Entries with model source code

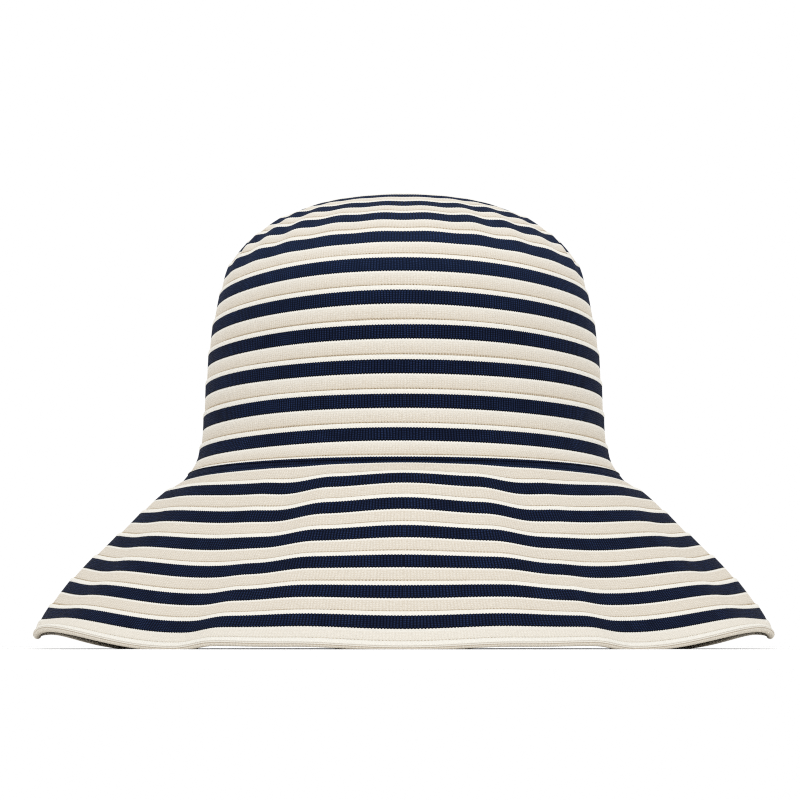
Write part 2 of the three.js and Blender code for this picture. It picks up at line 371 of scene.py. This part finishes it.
def arc_lengths(points):
    """Length round a closed ring of points of shape (n, 3), at each point and back at the start."""
    steps = np.linalg.norm(np.roll(points, -1, axis=0) - points, axis=1)
    return np.concatenate([[0], np.cumsum(steps)])


def add_mesh(name, points, faces):
    """A smooth mesh piece of points in millimetres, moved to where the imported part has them."""
    mesh = bpy.data.meshes.new(name)
    mesh.from_pydata(((points + HAT_SHIFT) * MM).tolist(), [], faces.tolist())
    mesh.polygons.foreach_set("use_smooth", [True] * len(mesh.polygons))
    piece = bpy.data.objects.new(name, mesh)
    bpy.context.scene.collection.objects.link(piece)
    return piece


def ring_mesh(name, rings):
    """One mesh of closed rings. Each ring is (points of shape (n, m, 3), its lengths round, widths).

    The m points of a profile close on themselves. The "cloth" UV map holds millimetres: x along the
    ribbon and y across it from its upper edge, so that the weave has its real scale everywhere.
    """
    vertices, faces, coordinates = [], [], []
    first = 0
    for points, lengths, widths in rings:
        turns, count, _ = points.shape
        vertices.append(points.reshape(-1, 3))
        turn = np.repeat(np.arange(turns), count)
        step = np.tile(np.arange(count), turns)
        next_turn = (turn + 1) % turns
        next_step = (step + 1) % count
        corners = np.stack([
            turn * count + step,
            turn * count + next_step,
            next_turn * count + next_step,
            next_turn * count + step,
        ], axis=1)
        faces.append(corners + first)
        x = np.stack([lengths[turn], lengths[turn], lengths[turn + 1], lengths[turn + 1]], axis=1)
        y = np.stack([widths[step], widths[next_step], widths[next_step], widths[step]], axis=1)
        coordinates.append(np.stack([x, y], axis=2).reshape(-1, 2))
        first += turns * count
    piece = add_mesh(name, np.concatenate(vertices), np.concatenate(faces))
    cloth = piece.data.uv_layers.new(name="cloth")
    cloth.data.foreach_set("uv", np.concatenate(coordinates).ravel())
    return piece


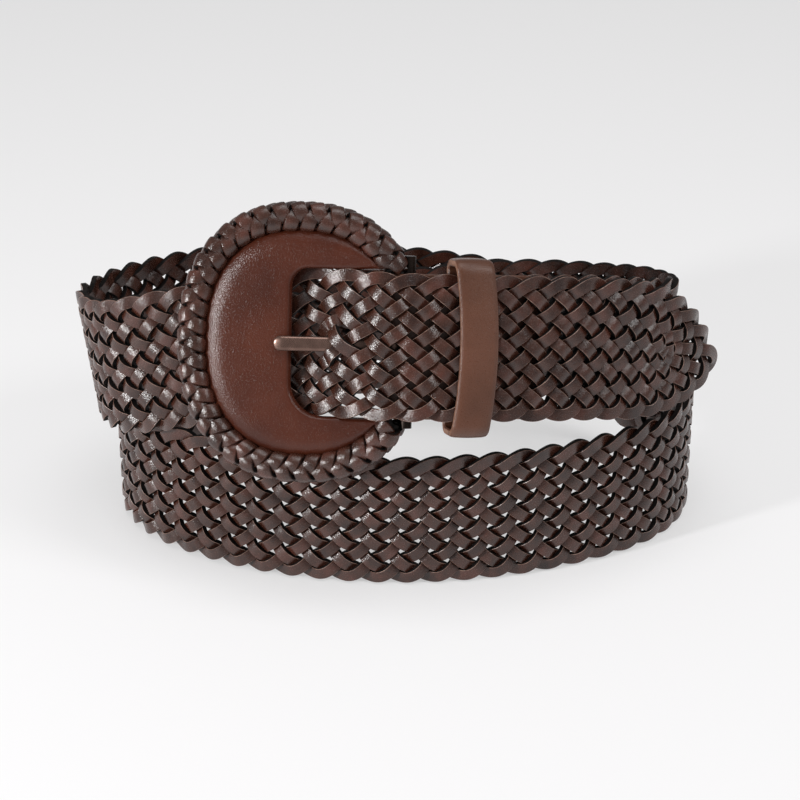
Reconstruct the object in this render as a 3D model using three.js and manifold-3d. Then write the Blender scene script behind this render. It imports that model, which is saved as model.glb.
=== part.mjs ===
import * as THREE from 'three';
import { mergeVertices } from 'three/addons/utils/BufferGeometryUtils.js';
import Module from 'manifold-3d';

// A wide braided leather belt, fastened and wound in two turns that stand on edge.
// Millimetres, +Z up, seen from -Y, with the origin under the middle of the coil.

const wasm = await Module();
wasm.setup();

// Sizes of the woven strap
const strapWidth = 50;
const strapThickness = 3.6;
const strapEdge = 0.9;
const tipLength = 31;
const sectionStep = 7.5;

// Sizes of the coil that the strap lies in
const coilHalfWidth = 105;
const coilHalfDepth = 62;

// Leather tab that folds round the buckle's bar and grips the woven end
const tabLength = 48;
const tabLeather = 1.4;
const tongueLength = 10;
const tongueThickness = 1;
const tongueTaper = 4;
const tongueEndGap = 1;
const layeredLength = 70;
const layerSpread = 1.6;

// Buckle: a leather-covered crescent plate, a laced rim, a bar and a prong
const buckleHalfWidth = 43.5;
const openingLength = 36.7;
const openingCorner = 6;
const openingSlack = 1.2;
const crescentWidth = 28;
const armWidth = 12.3;
const armEndGap = 7.5;
const plateThickness = 5;
const plateBack = 2;
const plateBevel = 1.4;
const rimWidth = 9;
const rimThickness = 9;
const rimRoundness = 2.3;
const barRadius = 2;
const barSeat = 3.6;
const prongWidth = 5;
const prongThickness = 2.8;
const prongOverlap = 6;

// Keeper loop
const keeperPlace = 24;
const keeperWidth = 15;
const keeperLeather = 2.5;
const keeperSlack = 1.8;
const keeperCorner = 4;

// Space between pieces that touch on the real belt
const clearance = 0.3;
const easyClearance = 0.5;

// The strap's centre line, from the right-hand end of the upper turn, down behind, round the
// lower turn, up behind and along the left to the buckle. Across is a share of coilHalfWidth,
// away of coilHalfDepth and rise of strapWidth. Lean is in degrees, top edge towards the inside.
const coilRows = [
  { across: 0.886, away: -0.226, rise: 1.42, lean: -5 },
  { across: 0.829, away: 0.371, rise: 1.2, lean: -3 },
  { across: 0.438, away: 0.742, rise: 1.08, lean: 2 },
  { across: 0, away: 0.839, rise: 0.94, lean: 2 },
  { across: -0.476, away: 0.742, rise: 0.76, lean: 2 },
  { across: -0.838, away: 0.484, rise: 0.6, lean: 1 },
  { across: -0.971, away: 0.048, rise: 0.5, lean: 0 },
  { across: -0.876, away: -0.403, rise: 0.5, lean: 0 },
  { across: -0.514, away: -0.823, rise: 0.5, lean: 0 },
  { across: 0, away: -0.984, rise: 0.5, lean: 0 },
  { across: 0.514, away: -0.823, rise: 0.5, lean: 0 },
  { across: 0.9, away: -0.419, rise: 0.5, lean: 0 },
  { across: 1.01, away: 0.113, rise: 0.5, lean: 0 },
  { across: 0.857, away: 0.629, rise: 0.7, lean: 0 },
  { across: 0.476, away: 0.903, rise: 0.94, lean: 2 },
  { across: 0, away: 1, rise: 1.06, lean: 1 },
  { across: -0.476, away: 0.919, rise: 1.14, lean: -1 },
  { across: -0.886, away: 0.581, rise: 1.16, lean: -5 },
  { across: -1.057, away: 0.048, rise: 1.24, lean: -8 },
  { across: -0.962, away: -0.468, rise: 1.38, lean: -2 },
  { across: -0.705, away: -0.774, rise: 1.62, lean: 8 },
  { across: -0.324, away: -0.935, rise: 1.84, lean: 17.5 },
];

// The rest of it, over the bar, through the keeper and out to the tip
const tipRows = [
  { across: 0.019, away: -1.15, rise: 1.94, lean: 20 },
  { across: 0.381, away: -1.056, rise: 1.85, lean: 17 },
  { across: 0.705, away: -0.815, rise: 1.71, lean: 11 },
  { across: 0.924, away: -0.532, rise: 1.54, lean: 8 },
  { across: 1.067, away: -0.258, rise: 1.39, lean: 6 },
];

const eyeRadius = barRadius + clearance + tabLeather;
const tabSlot = tongueThickness + 2 * clearance;
const tabThickness = tabSlot + 2 * tabLeather;
const tipOverBar = eyeRadius + clearance + strapThickness / 2;
const tipOverTab = tabThickness / 2 + easyClearance + strapThickness / 2;
const openingHalf = strapWidth / 2 + openingSlack;
const buckleHalfHeight = openingHalf + armWidth + clearance + rimWidth;
const buckleReach = openingLength + crescentWidth + clearance + rimWidth;
const buckleMiddle = buckleHalfWidth - buckleReach;
const prongReach = openingLength + prongOverlap;
const prongRise = plateThickness - plateBack + clearance + prongThickness / 2;

const up = new THREE.Vector3(0, 0, 1);

function rowPoint(row) {
  return new THREE.Vector3(
    row.across * coilHalfWidth,
    row.away * coilHalfDepth,
    row.rise * strapWidth,
  );
}

// A centre line with the lean of the strap along it
function route(points, leans) {
  const line = new THREE.CatmullRomCurve3(points);
  line.arcLengthDivisions = points.length * 60;
  const lean = new THREE.CatmullRomCurve3(
    leans.map((degrees) => new THREE.Vector3(degrees, 0, 0)),
    false,
    'catmullrom',
  );
  return { line, lean };
}

// Place and directions at a share t of a route: along it, outwards, and across the strap's width
function frameAt({ line, lean }, t) {
  const centre = line.getPoint(t);
  const along = line.getTangent(t);
  const outward = new THREE.Vector3(along.y, -along.x, 0).normalize();
  const angle = THREE.MathUtils.degToRad(lean.getPoint(t).x);
  const wide = up.clone().multiplyScalar(Math.cos(angle)).addScaledVector(outward, -Math.sin(angle));
  wide.addScaledVector(along, -wide.dot(along)).normalize();
  const out = new THREE.Vector3().crossVectors(along, wide);
  return { centre, along, wide, out };
}

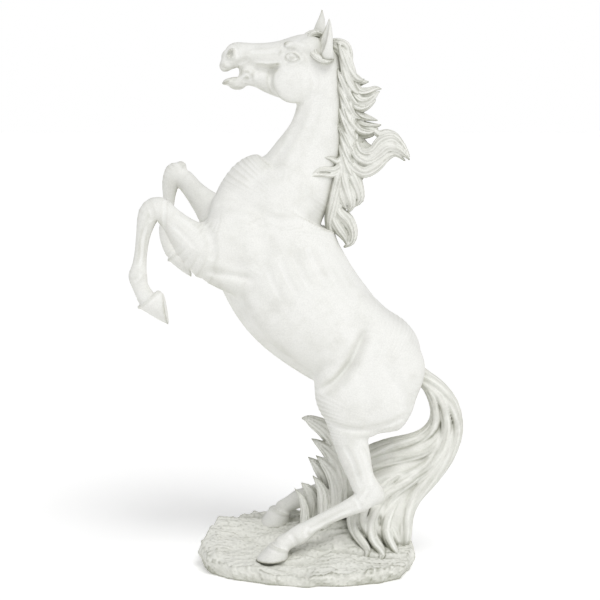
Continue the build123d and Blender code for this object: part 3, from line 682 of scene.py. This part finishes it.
# ------------------------------------------------------------------ mane, forelock, tail and the blades
# Each lock is a row of stations (x, y, z, depth, width) from its root to its tip.
HAIR = {
    "forelock": [
        [
            (34, -6, 1150, 18, 26), (14, -12, 1156, 18, 26), (1, -18, 1142, 14, 18),
            (5, -30, 1118, 13, 13), (22, -38, 1102, 12, 10), (42, -39, 1097, 8, 8),
            (52, -35, 1102, 3, 4),
        ],
        [(42, -8, 1140, 16, 20), (20, -20, 1138, 15, 17), (14, -32, 1118, 10, 12), (26, -38, 1107, 6, 7)],
        [(34, 6, 1150, 18, 24), (12, 8, 1157, 17, 22), (-6, 4, 1150, 13, 14), (-10, -8, 1138, 5, 7)],
        [(36, 16, 1140, 16, 20), (16, 24, 1140, 14, 16), (4, 30, 1124, 10, 11), (10, 34, 1108, 5, 6)],
    ],
    "mane_crest": [
        [
            (46, -2, 1136, 16, 22), (60, -4, 1139, 18, 26), (78, -4, 1132, 20, 28),
            (87, -4, 1113, 16, 24), (86, -5, 1092, 14, 20),
        ],
        [
            (56, -2, 1126, 26, 34), (74, -5, 1112, 26, 36), (80, -7, 1076, 28, 38),
            (84, -7, 1030, 28, 38), (88, -7, 980, 32, 40), (84, -7, 925, 38, 42), (74, -7, 865, 40, 42),
            (62, -7, 805, 36, 40), (54, -6, 762, 26, 32),
        ],
        [
            (84, -6, 1108, 14, 20), (92, -6, 1082, 16, 22), (98, -5, 1062, 14, 18),
            (107, -4, 1050, 7, 9), (116, -4, 1050, 3, 3),
        ],
        [
            (80, -14, 1100, 12, 14), (86, -16, 1070, 16, 16), (92, -16, 1044, 14, 16),
            (104, -12, 1030, 8, 10),
        ],
        [
            (74, -18, 1060, 14, 14), (78, -20, 1010, 18, 16), (84, -20, 960, 20, 16),
            (82, -20, 910, 20, 18), (76, -20, 880, 12, 14),
        ],
        [
            (76, 10, 1100, 16, 18), (82, 10, 1040, 20, 20), (88, 10, 980, 22, 22),
            (84, 10, 910, 24, 22), (72, 8, 840, 24, 24), (58, 6, 780, 18, 22),
        ],
        [
            (80, -10, 930, 14, 16), (74, -16, 904, 15, 16), (62, -23, 889, 14, 12),
            (46, -31, 896, 10, 9), (28, -37, 898, 3, 4),
        ],
        [
            (76, -14, 892, 15, 16), (64, -22, 878, 15, 14), (50, -27, 872, 13, 11),
            (24, -41, 873, 11, 8), (0, -49, 858, 3, 4),
        ],
        [
            (74, -14, 876, 14, 16), (60, -24, 864, 13, 12), (46, -29, 860, 12, 10),
            (22, -42, 862, 9, 8), (-6, -52, 857, 3, 4),
        ],
        [(80, -12, 1000, 22, 20), (80, -17, 950, 24, 20), (78, -18, 910, 22, 20), (72, -16, 880, 14, 16)],
        [(76, -12, 1090, 16, 18), (78, -15, 1050, 18, 16), (82, -16, 1010, 16, 14)],
        [
            (72, -14, 888, 14, 20), (60, -22, 845, 20, 22), (52, -22, 800, 22, 22),
            (45, -17, 760, 16, 18), (46, -12, 736, 6, 8),
        ],
    ],
    "mane_upper": [
        [(82, -2, 1084, 18, 24), (98, -4, 1066, 18, 22), (114, -6, 1056, 14, 16), (126, -8, 1056, 4, 5)],
        [
            (80, -4, 1086, 18, 24), (92, -6, 1060, 22, 28), (106, -8, 1036, 22, 26),
            (126, -8, 1036, 18, 22), (142, -8, 1042, 12, 14), (154, -8, 1041, 3, 5),
        ],
        [
            (80, -6, 1066, 20, 26), (90, -8, 1038, 24, 28), (106, -10, 1018, 24, 26),
            (126, -10, 1018, 20, 22), (140, -9, 1028, 13, 14), (150, -8, 1036, 3, 4),
        ],
        [
            (80, -8, 1046, 20, 24), (88, -10, 1018, 22, 26), (102, -12, 1002, 20, 24),
            (120, -11, 1002, 16, 20), (136, -10, 1012, 8, 10), (142, -9, 1018, 3, 3),
        ],
        [(82, -6, 1024, 16, 20), (92, -8, 1002, 16, 20), (106, -8, 992, 12, 16), (122, -8, 998, 5, 6)],
    ],
    "mane_middle": [
        [
            (84, -6, 1020, 18, 22), (98, -8, 996, 18, 22), (114, -9, 984, 17, 20),
            (132, -9, 979, 12, 14), (146, -9, 975, 3, 5),
        ],
        [
            (84, -4, 1016, 18, 22), (94, -4, 990, 20, 24), (108, -6, 970, 18, 22),
            (128, -6, 964, 16, 18), (146, -6, 964, 9, 10), (154, -6, 966, 3, 4),
        ],
        [
            (84, -8, 994, 18, 22), (94, -10, 968, 20, 24), (110, -12, 952, 18, 22),
            (130, -12, 950, 14, 18), (146, -10, 958, 5, 7),
        ],
        [
            (86, -2, 974, 18, 24), (98, -4, 952, 16, 22), (114, -4, 942, 14, 18),
            (134, -6, 944, 10, 12), (142, -8, 950, 4, 5),
        ],
    ],
    "mane_great": [
        [(92, -2, 960, 22, 20), (106, -4, 934, 26, 20), (122, -6, 918, 24, 18), (138, -8, 914, 16, 14)],
        [
            (84, -8, 968, 24, 26), (80, -10, 920, 30, 30), (92, -14, 882, 32, 30),
            (118, -18, 868, 30, 27), (142, -20, 879, 28, 24), (162, -20, 898, 24, 20),
            (184, -20, 905, 14, 14), (204, -20, 891, 4, 6),
        ],
        [
            (92, -8, 962, 22, 26), (90, -12, 926, 26, 28), (102, -16, 900, 26, 28),
            (126, -20, 890, 26, 26), (148, -22, 903, 26, 24), (168, -22, 919, 24, 22),
            (190, -22, 915, 20, 18), (208, -20, 900, 10, 12), (214, -19, 892, 3, 4),
        ],
        [
            (100, -8, 958, 18, 22), (101, -12, 930, 20, 24), (114, -17, 909, 20, 24),
            (136, -20, 911, 22, 24), (154, -20, 931, 27, 24), (178, -20, 938, 26, 22),
            (200, -20, 920, 17, 15), (214, -19, 900, 4, 5),
        ],
        [
            (104, -8, 952, 14, 18), (118, -6, 958, 14, 18), (136, -8, 955, 15, 18),
            (150, -12, 946, 16, 20), (166, -15, 950, 15, 18), (186, -17, 943, 12, 13),
            (204, -19, 922, 4, 5),
        ],
    ],
    "mane_shoulder": [
        [
            (78, -8, 892, 30, 32), (92, -12, 862, 34, 34), (105, -14, 832, 28, 30),
            (109, -13, 808, 20, 22), (98, -11, 793, 5, 8),
        ],
        [
            (70, -12, 882, 24, 26), (77, -17, 846, 28, 28), (87, -19, 816, 28, 28),
            (92, -17, 796, 18, 20), (84, -13, 780, 5, 6),
        ],
        [(62, -10, 884, 22, 24), (63, -15, 842, 24, 26), (69, -17, 812, 22, 24), (80, -15, 790, 8, 10)],
        [(76, 2, 880, 26, 26), (88, 2, 842, 28, 28), (98, 0, 812, 20, 22), (92, -2, 796, 6, 8)],
    ],
    "mane_withers": [
        [(52, -2, 836, 22, 30), (49, -4, 796, 28, 34), (46, -4, 758, 22, 30), (50, -4, 736, 8, 12)],
        [
            (54, -8, 806, 22, 28), (66, -10, 780, 28, 32), (84, -10, 763, 30, 30),
            (95, -9, 740, 24, 25), (93, -8, 717, 16, 18), (78, -8, 706, 6, 8),
        ],
        [
            (47, -8, 806, 18, 24), (50, -12, 772, 24, 28), (64, -13, 747, 26, 27),
            (77, -11, 729, 20, 20), (84, -9, 712, 8, 9),
        ],
        [(43, -6, 786, 16, 22), (45, -10, 752, 20, 25), (51, -11, 730, 16, 18), (62, -9, 716, 4, 6)],
    ],
    "tail": [
        [
            (228, 0, 438, 34, 40), (257, 0, 420, 25, 38), (287, 0, 396, 26, 44), (311, 0, 362, 28, 50),
            (321, 0, 322, 30, 54), (317, 0, 284, 32, 56), (299, 0, 242, 36, 56), (270, -2, 202, 38, 54),
            (240, -4, 167, 38, 52), (219, -6, 130, 34, 48), (212, -8, 95, 32, 46),
            (209, -8, 60, 32, 46), (202, -8, 28, 24, 40),
        ],
        [
            (234, 0, 426, 30, 36), (258, 0, 406, 24, 38), (284, 0, 380, 26, 48), (297, 0, 345, 28, 54),
            (301, 0, 308, 30, 58), (290, 0, 268, 32, 58), (266, -2, 232, 34, 58),
            (234, -4, 206, 36, 56), (202, -8, 184, 36, 52), (177, -12, 158, 34, 48),
            (166, -16, 126, 32, 46), (174, -18, 92, 30, 44), (190, -18, 58, 26, 40),
            (186, -16, 26, 20, 34),
        ],
        [
            (244, 0, 420, 20, 32), (262, 0, 396, 20, 38), (275, 0, 366, 20, 46), (280, 0, 336, 22, 50),
            (273, 0, 311, 24, 54), (252, 2, 290, 24, 54), (222, 4, 277, 24, 54), (186, 8, 268, 26, 54),
            (150, 10, 256, 28, 52), (120, 12, 242, 28, 48), (96, 12, 228, 26, 44),
        ],
        [
            (290, 0, 296, 20, 44), (262, 0, 262, 28, 52), (228, 2, 248, 28, 56), (190, 4, 240, 28, 56),
            (154, 8, 230, 30, 54), (124, 10, 214, 30, 48), (98, 10, 196, 30, 44),
        ],
        [
            (270, 0, 240, 20, 44), (236, 0, 222, 26, 54), (198, 2, 210, 28, 56), (162, 4, 198, 30, 54),
            (130, 6, 180, 30, 48), (104, 6, 160, 28, 44), (90, 4, 136, 24, 38),
        ],
        [
            (268, 2, 236, 14, 30), (240, -4, 212, 22, 44), (206, -12, 188, 26, 50),
            (172, -18, 170, 28, 48), (148, -22, 142, 27, 44), (142, -26, 112, 26, 42),
            (154, -30, 86, 25, 38), (174, -32, 64, 22, 34), (180, -32, 38, 19, 30),
            (172, -28, 14, 12, 20),
        ],
        [
            (236, -2, 222, 12, 30), (196, -10, 204, 20, 40), (154, -20, 176, 26, 44),
            (124, -28, 142, 25, 42), (118, -34, 110, 24, 38), (132, -40, 82, 22, 34),
            (154, -44, 60, 18, 30), (163, -46, 38, 16, 24), (158, -44, 20, 8, 14),
        ],
        [
            (170, -2, 206, 12, 30), (132, -12, 182, 20, 36), (103, -24, 142, 22, 36),
            (96, -36, 108, 21, 32), (103, -50, 86, 19, 28), (118, -64, 68, 17, 24),
            (128, -76, 54, 14, 20), (124, -90, 42, 8, 12),
        ],
        [
            (190, -6, 184, 12, 30), (160, -20, 152, 20, 36), (138, -38, 112, 22, 34),
            (140, -56, 76, 20, 30), (154, -70, 58, 18, 26), (160, -82, 46, 13, 20),
            (152, -96, 36, 7, 12),
        ],
        [
            (206, -8, 170, 12, 30), (180, -22, 132, 20, 36), (168, -40, 92, 20, 34),
            (180, -56, 60, 18, 28), (190, -66, 46, 14, 22), (188, -80, 34, 8, 12),
        ],
    ],
    "blades": [
        [
            (84, 4, 130, 56, 44), (86, 4, 196, 56, 42), (79, 4, 244, 54, 40), (61, 5, 280, 50, 38),
            (38, 6, 303, 42, 34), (14, 7, 318, 31, 26), (-2, 7, 326, 18, 16), (-14, 7, 327, 3, 5),
        ],
        [
            (76, -6, 130, 46, 38), (75, -6, 192, 44, 34), (63, -6, 231, 40, 28), (44, -5, 256, 32, 22),
            (24, -4, 273, 19, 15), (7, -4, 284, 2, 3),
        ],
        [
            (66, -14, 120, 40, 34), (65, -14, 172, 38, 28), (54, -13, 207, 33, 23),
            (36, -12, 231, 23, 17), (17, -11, 248, 2, 3),
        ],
        [
            (50, 8, 110, 44, 38), (49, 8, 162, 42, 34), (39, 8, 196, 38, 28), (22, 8, 219, 28, 22),
            (10, 8, 231, 15, 13), (0, 8, 240, 2, 3),
        ],
        [(38, -12, 90, 38, 30), (37, -12, 142, 34, 26), (29, -11, 176, 25, 19), (9, -10, 204, 2, 3)],
        [(8, 14, 80, 50, 36), (12, 14, 130, 46, 30), (3, 14, 160, 32, 22), (-14, 12, 180, 4, 6)],
        [(-8, -6, 70, 28, 22), (-6, -6, 116, 23, 17), (-13, -6, 148, 15, 11), (-30, -6, 174, 2, 3)],
    ],
}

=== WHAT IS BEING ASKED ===
Within the material above, transcribe exactly the lines that run from the line holding "Reconstruct the object" through the line holding "const prongOverlap = 6;".

=== COMPLETE RESPONSE ===
Reconstruct the object in this render as a 3D model using three.js and manifold-3d. Then write the Blender scene script behind this render. It imports that model, which is saved as model.glb.
=== part.mjs ===
import * as THREE from 'three';
import { mergeVertices } from 'three/addons/utils/BufferGeometryUtils.js';
import Module from 'manifold-3d';

// A wide braided leather belt, fastened and wound in two turns that stand on edge.
// Millimetres, +Z up, seen from -Y, with the origin under the middle of the coil.

const wasm = await Module();
wasm.setup();

// Sizes of the woven strap
const strapWidth = 50;
const strapThickness = 3.6;
const strapEdge = 0.9;
const tipLength = 31;
const sectionStep = 7.5;

// Sizes of the coil that the strap lies in
const coilHalfWidth = 105;
const coilHalfDepth = 62;

// Leather tab that folds round the buckle's bar and grips the woven end
const tabLength = 48;
const tabLeather = 1.4;
const tongueLength = 10;
const tongueThickness = 1;
const tongueTaper = 4;
const tongueEndGap = 1;
const layeredLength = 70;
const layerSpread = 1.6;

// Buckle: a leather-covered crescent plate, a laced rim, a bar and a prong
const buckleHalfWidth = 43.5;
const openingLength = 36.7;
const openingCorner = 6;
const openingSlack = 1.2;
const crescentWidth = 28;
const armWidth = 12.3;
const armEndGap = 7.5;
const plateThickness = 5;
const plateBack = 2;
const plateBevel = 1.4;
const rimWidth = 9;
const rimThickness = 9;
const rimRoundness = 2.3;
const barRadius = 2;
const barSeat = 3.6;
const prongWidth = 5;
const prongThickness = 2.8;
const prongOverlap = 6;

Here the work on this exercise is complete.